Ohio unemployment falls to 8.9%

Ohio’s jobless rate fell from 11% in June to 8.9% in July, with the state adding nearly 63,000 jobs in the space of a month.

Ohio’s nonagricultural wage and salary employment increased 62,700 over the month, to 5.1 million in July, according to new numbers Ohio government released Friday.

The number of unemployed workers in Ohio last month was 503,000, down 133,000 from 636,000 in June.

But even with fears of the global COVID-19 pandemic and government lock-down orders easing over time, this remains an historically bad labor market. The number of unemployed has increased by 262,000 people statewide in the last year.

Last July was a different era. The unemployment rate for Ohio last July was a bit over 4%.

“July’s jobs report shows Ohio’s businesses are struggling to recover from the pandemic and that workers are struggling to find jobs,” Rea Hederman Jr., vice president of policy at The Buckeye Institute think tank, said in a statement.

Hederman contends that lawmakers need to pass liability protection so business “can confidently reopen and people can safety return to work.”

He observed as well that a decline in Ohio’s labor force participation rate of 1.6% shows that “many unemployed Ohioans have left the labor force and have stopped looking for work — a concerning sign in the state’s ongoing economic recovery.”

“This reduction shows that even when more substantial federal unemployment compensation benefits were in place, Ohioans went back to work if they could,” Policy Matters Ohio researcher Michael Shields said, speaking for the state’s labor-focused think tank. “But the initial job rebound from Ohio’s reopening is starting to slow. "

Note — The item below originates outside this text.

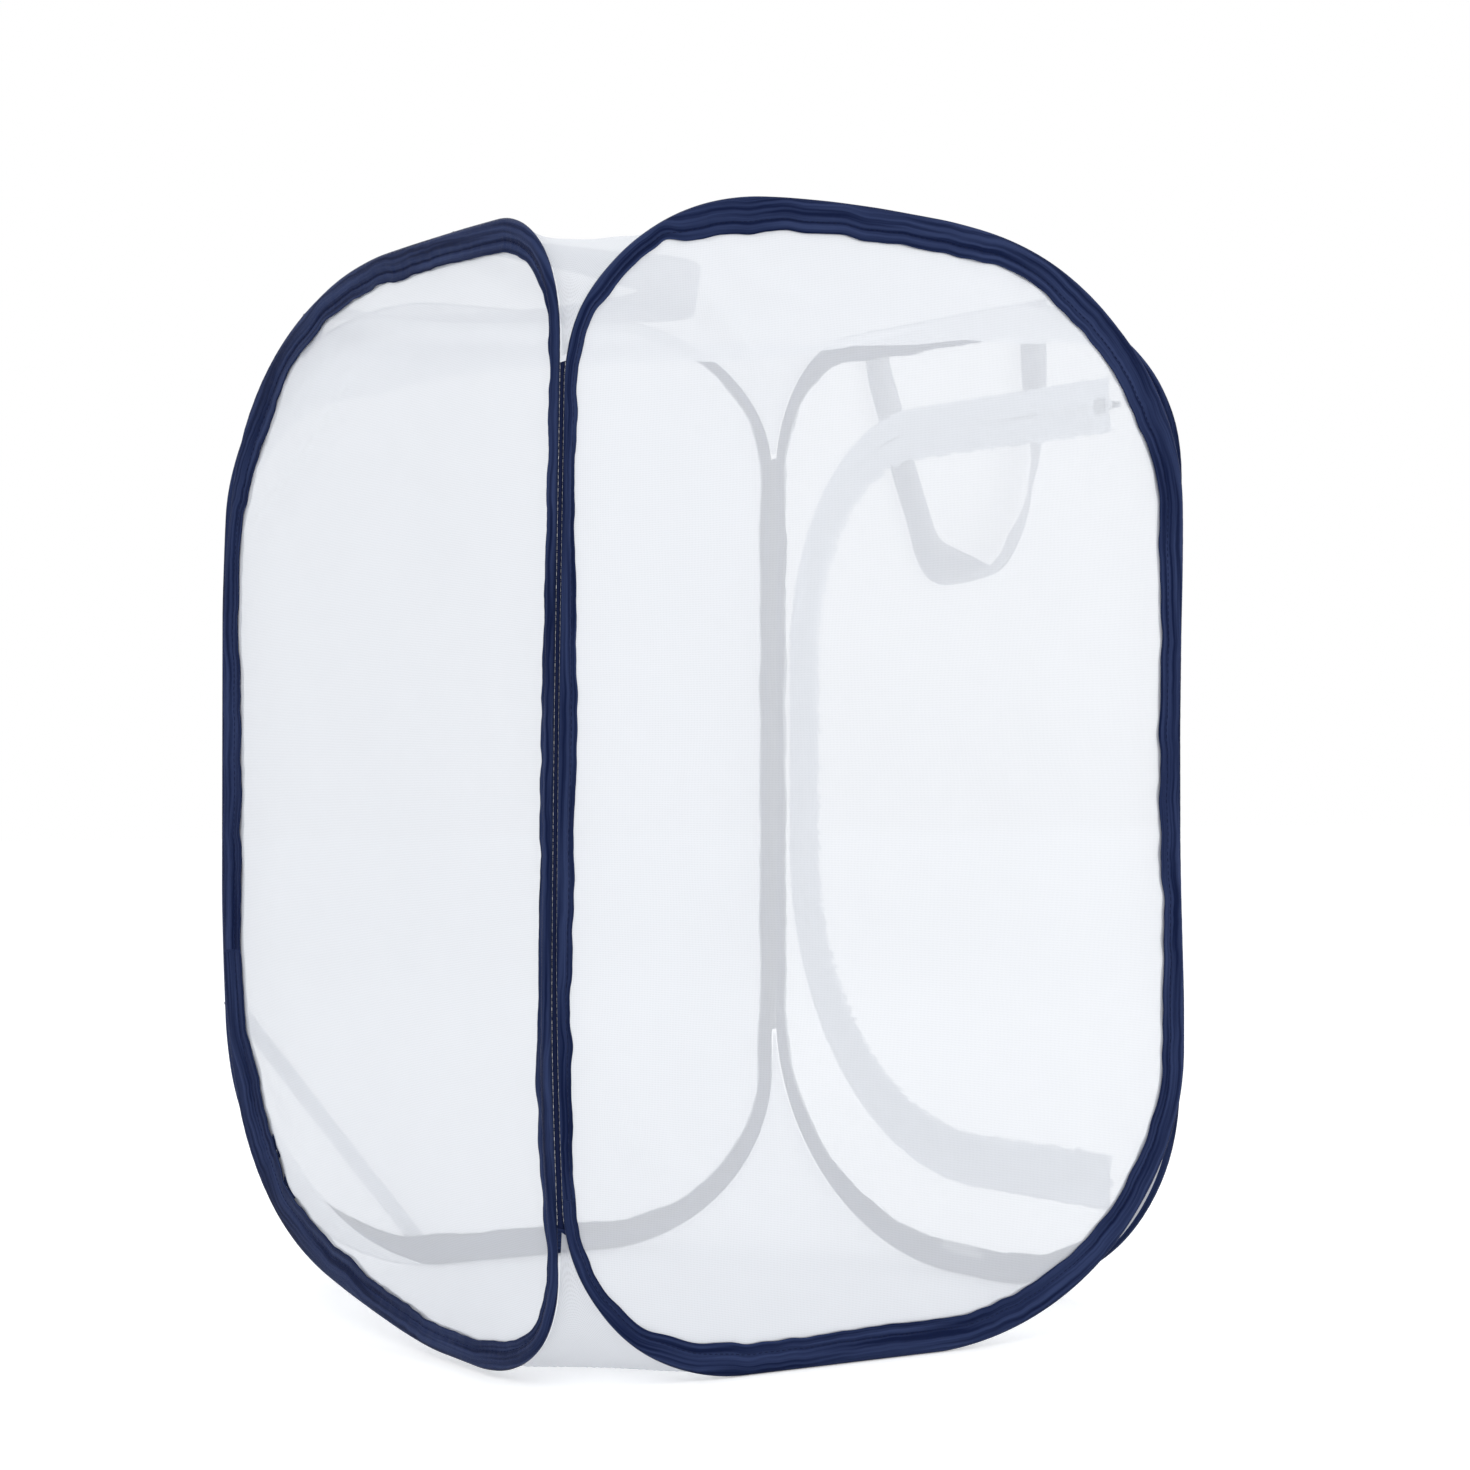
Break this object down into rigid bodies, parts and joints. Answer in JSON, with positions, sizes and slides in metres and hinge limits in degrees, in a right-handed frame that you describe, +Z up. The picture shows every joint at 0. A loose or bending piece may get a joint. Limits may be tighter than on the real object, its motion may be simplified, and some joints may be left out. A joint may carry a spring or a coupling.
{
  "type": "insect cage",
  "caption": "Upright pop-up mesh cage for insects, with bound spring-wire sides that fold flat, a zipped door, webbing handles and a storage strap.",
  "frame": {"origin": "middle of the floor mesh's underside, where it lies flat on the ground", "axes": "+Z up, along the cage's height; the front faces -Y, the side with the zipped door faces +X"},
  "size_m": [0.4336, 0.4158, 0.6],
  "materials": {
    "binding": "navy polyester satin",
    "net": "fine white woven mesh",
    "spring_steel": "drawn wire",
    "webbing": "navy woven webbing",
    "zip_tape": "white woven zip tape and nylon coil",
    "zip_slider": "pale plated zinc",
    "strap": "white woven tape",
    "thread": "navy sewing thread"
  },
  "bodies": {
    "front": {"binding_front": "binding", "wire_front": "spring_steel", "ferrule_front": "spring_steel", "net_front": "net", "net_top": "net", "net_floor": "net", "seam_left_front": "thread", "seam_front_right": "thread"},
    "left": {"binding_left": "binding", "wire_left": "spring_steel", "ferrule_left": "spring_steel", "net_left": "net", "seam_back_left": "thread", "handle_tab_left_first": "webbing", "handle_tab_left_last": "webbing"},
    "right": {"binding_right": "binding", "wire_right": "spring_steel", "ferrule_right": "spring_steel", "net_right": "net", "zip_tape_side": "zip_tape", "zip_tape_end_top": "zip_tape", "zip_tape_end_bottom": "zip_tape", "zip_stop_top": "zip_tape", "zip_stop_bottom": "zip_tape", "seam_right_back": "thread", "handle_tab_right_first": "webbing", "handle_tab_right_last": "webbing"},
    "back": {"binding_back": "binding", "wire_back": "spring_steel", "ferrule_back": "spring_steel", "net_back": "net", "storage_strap": "strap"},
    "door": {"door_net": "net", "zip_tape_door": "zip_tape"},
    "slider": {"zip_slider": "zip_slider"},
    "pull": {"zip_pull": "zip_slider"},
    "handle_left": {"handle_left": "webbing"},
    "handle_right": {"handle_right": "webbing"}
  },
  "joints": [
    {"name": "fold_front_left", "type": "hinge", "parent": "front", "child": "left", "pos_m": [-0.1974, -0.2024, 0.3], "axis": [0, 0, 1], "range_deg": [-85, 0], "stiffness_Nm_per_rad": 0.05, "deforming": ["net_top", "net_floor", "handle_left"]},
    {"name": "fold_front_right", "type": "hinge", "parent": "front", "child": "right", "pos_m": [0.1974, -0.2024, 0.3], "axis": [0, 0, 1], "range_deg": [-85, 0]},
    {"name": "fold_left_back", "type": "hinge", "parent": "left", "child": "back", "pos_m": [-0.1974, 0.2024, 0.3], "axis": [0, 0, 1], "range_deg": [0, 85]},
    {"name": "door_swing", "type": "hinge", "parent": "right", "child": "door", "pos_m": [0.2, -0.12018, 0.295], "axis": [0, 0, 1], "range_deg": [0, 95]},
    {"name": "zip_slide", "type": "slide", "parent": "right", "child": "slider", "axis": [0, 1, 0], "range_m": [0, 0.175]},
    {"name": "pull_turn", "type": "hinge", "parent": "slider", "child": "pull", "pos_m": [0.20347, -0.13368, 0.519], "axis": [0, 0, 1], "range_deg": [0, 170]},
    {"name": "handle_right_swing", "type": "hinge", "parent": "right", "child": "handle_right", "pos_m": [0.2061, 0.015, 0.58905], "axis": [0, -1, -0.0044], "range_deg": [0, 265]},
    {"name": "handle_left_swing", "type": "hinge", "parent": "left", "child": "handle_left", "pos_m": [-0.1962, 0.0045, 0.57939], "axis": [0, -0.9926, 0.1216], "range_deg": [0, 93]}
  ],
  "couplings": [
    {"joint": "fold_front_right", "follows": "fold_front_left", "ratio": 1},
    {"joint": "fold_left_back", "follows": "fold_front_left", "ratio": -1}
  ]
}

Inaction on the part of federal lawmakers and “continued uncertainty from the state” is keeping families in crisis and setting the stage for “a deeper, longer recession,” Shields added.

Effectively managing the virus and the resulting public health crisis is a precondition for economic recovery, he maintained.

Nationally, the unemployment rate for July was 10.2%, down from 11.1% in June, and up from 3.7% in July 2019.

The biggest job-producing sectors in Ohio included the private services sector, which added nearly 60,000 jobs. Reopened hotels and restaurants and other players in leisure and hospitality added 25,100 jobs, while health services employees added 15,700 jobs.

Government added 4,900 jobs.

Employment in goods-producing industries, at 875,900, fell 2,000 over the month as losses in manufacturing (a loss of 3,700 jobs) and mining and logging (-300) exceeded gains in construction (+2,000).